The agency’s boss Henrik Landerholm made the bizarre comments during an interview with the London Times.

“Good disinformation is actually not false. Good disinformation is basically true and only somewhat tweaked,” he declared.

Summit.news reports: The context of the piece was the often made assumption that Russia is helping to spread “disinformation” in order to “exploit polarization and sow division” in European countries like Sweden.

This all begs the question, if effective disinformation is “basically true,” how on earth is it “disinformation”?

And how is it right that Big Tech is colluding with governments to censor such information on the premise that it is factually inaccurate if in reality, as Landerholm admits, the information is “basically true”?

How is it fair to demonize individuals who spread such “disinformation” as unwitting stooges of Russia if the “disinformation” is actually factual, whether it be about the migrant crisis, the cost of living crisis, national elections or anything else?

Swedes are rightly concerned about the country’s inability to handle waves of migrants, something that has provably led to spikes in serious crimes.

Does that make them “Putin’s propagandists,” despite the fact they are raising genuine concerns about the state of Sweden?

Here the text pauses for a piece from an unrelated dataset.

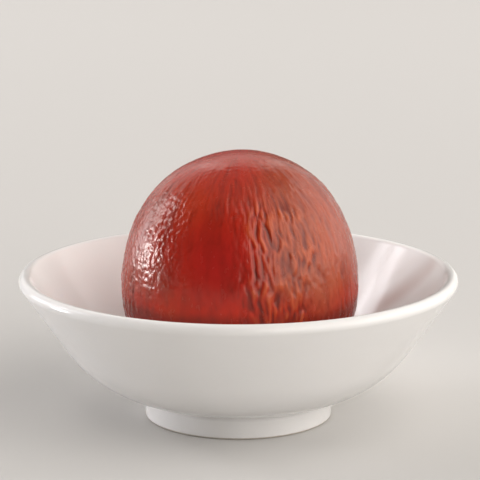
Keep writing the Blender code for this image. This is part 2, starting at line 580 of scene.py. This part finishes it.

Reclaim the Net’s Didi Rankovic compared the agency’s admission to Orwell’s famous 1984 line, “War is peace. Freedom is slavery. Ignorance is strength.”

“What the fear of Russian disinformation – or apparent fear of it – has clearly managed is to make some state bodies, like Sweden’s Psychological Defense Agency, part ways with basic logic – and not be afraid to admit it to the world,” he writes.

“Any arbiter of “good and bad disinformation” operating on such nuance is entering the dangerous territory of becoming the judge and jury of truth, and producing bias that can be used and abused beyond any one crisis and political circumstance.”